▶ [REQUIREMENTS]
All entries must be extracted exactly, with nothing added or dropped.

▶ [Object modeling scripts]
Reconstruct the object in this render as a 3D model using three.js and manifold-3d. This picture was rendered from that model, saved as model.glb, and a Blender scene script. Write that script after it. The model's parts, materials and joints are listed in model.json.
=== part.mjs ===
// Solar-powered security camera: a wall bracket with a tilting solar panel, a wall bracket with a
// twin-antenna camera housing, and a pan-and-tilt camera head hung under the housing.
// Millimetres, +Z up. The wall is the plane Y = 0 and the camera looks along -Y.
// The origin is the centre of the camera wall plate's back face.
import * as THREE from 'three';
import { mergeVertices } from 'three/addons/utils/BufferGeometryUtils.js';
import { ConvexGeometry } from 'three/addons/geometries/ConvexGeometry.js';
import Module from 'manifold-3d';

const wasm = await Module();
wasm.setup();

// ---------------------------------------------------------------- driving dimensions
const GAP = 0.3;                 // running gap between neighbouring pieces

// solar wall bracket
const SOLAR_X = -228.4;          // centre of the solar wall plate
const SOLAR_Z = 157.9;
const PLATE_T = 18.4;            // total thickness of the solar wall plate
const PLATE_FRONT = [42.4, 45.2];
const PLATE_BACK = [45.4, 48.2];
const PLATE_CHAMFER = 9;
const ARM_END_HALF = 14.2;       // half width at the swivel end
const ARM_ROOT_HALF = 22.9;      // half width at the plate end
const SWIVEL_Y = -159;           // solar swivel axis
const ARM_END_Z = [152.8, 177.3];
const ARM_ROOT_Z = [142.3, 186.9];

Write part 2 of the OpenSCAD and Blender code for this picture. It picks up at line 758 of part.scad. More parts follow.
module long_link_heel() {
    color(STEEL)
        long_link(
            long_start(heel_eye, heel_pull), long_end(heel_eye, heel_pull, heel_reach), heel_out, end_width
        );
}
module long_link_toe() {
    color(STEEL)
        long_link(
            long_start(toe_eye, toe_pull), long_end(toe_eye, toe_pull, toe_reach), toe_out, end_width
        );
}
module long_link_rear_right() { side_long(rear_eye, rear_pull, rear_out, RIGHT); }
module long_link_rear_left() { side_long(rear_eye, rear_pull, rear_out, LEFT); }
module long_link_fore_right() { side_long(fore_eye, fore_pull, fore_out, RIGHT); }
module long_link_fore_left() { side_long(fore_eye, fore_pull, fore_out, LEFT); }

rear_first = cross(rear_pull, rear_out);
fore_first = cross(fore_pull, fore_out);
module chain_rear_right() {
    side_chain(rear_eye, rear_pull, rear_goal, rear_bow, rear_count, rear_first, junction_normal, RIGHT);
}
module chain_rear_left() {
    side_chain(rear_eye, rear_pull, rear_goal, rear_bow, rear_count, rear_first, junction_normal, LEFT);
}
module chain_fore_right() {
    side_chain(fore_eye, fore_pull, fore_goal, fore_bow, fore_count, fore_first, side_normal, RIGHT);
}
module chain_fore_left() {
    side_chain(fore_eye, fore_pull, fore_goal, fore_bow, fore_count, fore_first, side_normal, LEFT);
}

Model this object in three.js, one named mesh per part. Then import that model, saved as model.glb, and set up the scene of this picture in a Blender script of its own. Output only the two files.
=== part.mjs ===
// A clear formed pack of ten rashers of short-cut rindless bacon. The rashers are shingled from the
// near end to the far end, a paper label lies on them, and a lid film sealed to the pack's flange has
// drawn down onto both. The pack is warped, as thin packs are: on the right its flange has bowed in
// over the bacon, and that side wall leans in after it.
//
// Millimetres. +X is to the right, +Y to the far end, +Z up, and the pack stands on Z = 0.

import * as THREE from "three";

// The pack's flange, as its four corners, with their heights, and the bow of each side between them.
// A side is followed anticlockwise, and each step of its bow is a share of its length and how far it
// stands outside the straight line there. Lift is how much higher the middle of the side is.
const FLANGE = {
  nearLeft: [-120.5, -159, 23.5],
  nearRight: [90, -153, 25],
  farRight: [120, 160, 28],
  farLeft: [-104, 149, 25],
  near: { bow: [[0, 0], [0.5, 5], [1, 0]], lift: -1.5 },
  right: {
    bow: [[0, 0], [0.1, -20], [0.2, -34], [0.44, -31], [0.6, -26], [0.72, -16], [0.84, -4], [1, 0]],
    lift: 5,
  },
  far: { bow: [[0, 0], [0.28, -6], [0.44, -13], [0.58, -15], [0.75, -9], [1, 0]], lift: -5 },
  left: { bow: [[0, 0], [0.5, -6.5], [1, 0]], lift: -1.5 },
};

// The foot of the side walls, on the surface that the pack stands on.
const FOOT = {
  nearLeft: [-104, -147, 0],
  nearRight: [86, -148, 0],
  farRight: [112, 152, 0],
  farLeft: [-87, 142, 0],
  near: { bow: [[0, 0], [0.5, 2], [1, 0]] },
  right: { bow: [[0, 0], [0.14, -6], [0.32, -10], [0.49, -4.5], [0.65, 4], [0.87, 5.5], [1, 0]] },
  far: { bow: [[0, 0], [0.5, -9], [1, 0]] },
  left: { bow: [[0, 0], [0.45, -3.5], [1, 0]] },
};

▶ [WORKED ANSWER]
Reconstruct the object in this render as a 3D model using three.js and manifold-3d. This picture was rendered from that model, saved as model.glb, and a Blender scene script. Write that script after it. The model's parts, materials and joints are listed in model.json.
=== part.mjs ===
// Solar-powered security camera: a wall bracket with a tilting solar panel, a wall bracket with a
// twin-antenna camera housing, and a pan-and-tilt camera head hung under the housing.
// Millimetres, +Z up. The wall is the plane Y = 0 and the camera looks along -Y.
// The origin is the centre of the camera wall plate's back face.
import * as THREE from 'three';
import { mergeVertices } from 'three/addons/utils/BufferGeometryUtils.js';
import { ConvexGeometry } from 'three/addons/geometries/ConvexGeometry.js';
import Module from 'manifold-3d';

const wasm = await Module();
wasm.setup();

// ---------------------------------------------------------------- driving dimensions
const GAP = 0.3;                 // running gap between neighbouring pieces

// solar wall bracket
const SOLAR_X = -228.4;          // centre of the solar wall plate
const SOLAR_Z = 157.9;
const PLATE_T = 18.4;            // total thickness of the solar wall plate
const PLATE_FRONT = [42.4, 45.2];
const PLATE_BACK = [45.4, 48.2];
const PLATE_CHAMFER = 9;
const ARM_END_HALF = 14.2;       // half width at the swivel end
const ARM_ROOT_HALF = 22.9;      // half width at the plate end
const SWIVEL_Y = -159;           // solar swivel axis
const ARM_END_Z = [152.8, 177.3];
const ARM_ROOT_Z = [142.3, 186.9];

Write part 2 of the OpenSCAD and Blender code for this picture. It picks up at line 758 of part.scad. More parts follow.
module long_link_heel() {
    color(STEEL)
        long_link(
            long_start(heel_eye, heel_pull), long_end(heel_eye, heel_pull, heel_reach), heel_out, end_width
        );
}
module long_link_toe() {
    color(STEEL)
        long_link(
            long_start(toe_eye, toe_pull), long_end(toe_eye, toe_pull, toe_reach), toe_out, end_width
        );
}
module long_link_rear_right() { side_long(rear_eye, rear_pull, rear_out, RIGHT); }
module long_link_rear_left() { side_long(rear_eye, rear_pull, rear_out, LEFT); }
module long_link_fore_right() { side_long(fore_eye, fore_pull, fore_out, RIGHT); }
module long_link_fore_left() { side_long(fore_eye, fore_pull, fore_out, LEFT); }

rear_first = cross(rear_pull, rear_out);
fore_first = cross(fore_pull, fore_out);
module chain_rear_right() {
    side_chain(rear_eye, rear_pull, rear_goal, rear_bow, rear_count, rear_first, junction_normal, RIGHT);
}
module chain_rear_left() {
    side_chain(rear_eye, rear_pull, rear_goal, rear_bow, rear_count, rear_first, junction_normal, LEFT);
}
module chain_fore_right() {
    side_chain(fore_eye, fore_pull, fore_goal, fore_bow, fore_count, fore_first, side_normal, RIGHT);
}
module chain_fore_left() {
    side_chain(fore_eye, fore_pull, fore_goal, fore_bow, fore_count, fore_first, side_normal, LEFT);
}

Model this object in three.js, one named mesh per part. Then import that model, saved as model.glb, and set up the scene of this picture in a Blender script of its own. Output only the two files.
=== part.mjs ===
// A clear formed pack of ten rashers of short-cut rindless bacon. The rashers are shingled from the
// near end to the far end, a paper label lies on them, and a lid film sealed to the pack's flange has
// drawn down onto both. The pack is warped, as thin packs are: on the right its flange has bowed in
// over the bacon, and that side wall leans in after it.
//
// Millimetres. +X is to the right, +Y to the far end, +Z up, and the pack stands on Z = 0.

import * as THREE from "three";

// The pack's flange, as its four corners, with their heights, and the bow of each side between them.
// A side is followed anticlockwise, and each step of its bow is a share of its length and how far it
// stands outside the straight line there. Lift is how much higher the middle of the side is.
const FLANGE = {
  nearLeft: [-120.5, -159, 23.5],
  nearRight: [90, -153, 25],
  farRight: [120, 160, 28],
  farLeft: [-104, 149, 25],
  near: { bow: [[0, 0], [0.5, 5], [1, 0]], lift: -1.5 },
  right: {
    bow: [[0, 0], [0.1, -20], [0.2, -34], [0.44, -31], [0.6, -26], [0.72, -16], [0.84, -4], [1, 0]],
    lift: 5,
  },
  far: { bow: [[0, 0], [0.28, -6], [0.44, -13], [0.58, -15], [0.75, -9], [1, 0]], lift: -5 },
  left: { bow: [[0, 0], [0.5, -6.5], [1, 0]], lift: -1.5 },
};

// The foot of the side walls, on the surface that the pack stands on.
const FOOT = {
  nearLeft: [-104, -147, 0],
  nearRight: [86, -148, 0],
  farRight: [112, 152, 0],
  farLeft: [-87, 142, 0],
  near: { bow: [[0, 0], [0.5, 2], [1, 0]] },
  right: { bow: [[0, 0], [0.14, -6], [0.32, -10], [0.49, -4.5], [0.65, 4], [0.87, 5.5], [1, 0]] },
  far: { bow: [[0, 0], [0.5, -9], [1, 0]] },
  left: { bow: [[0, 0], [0.45, -3.5], [1, 0]] },
};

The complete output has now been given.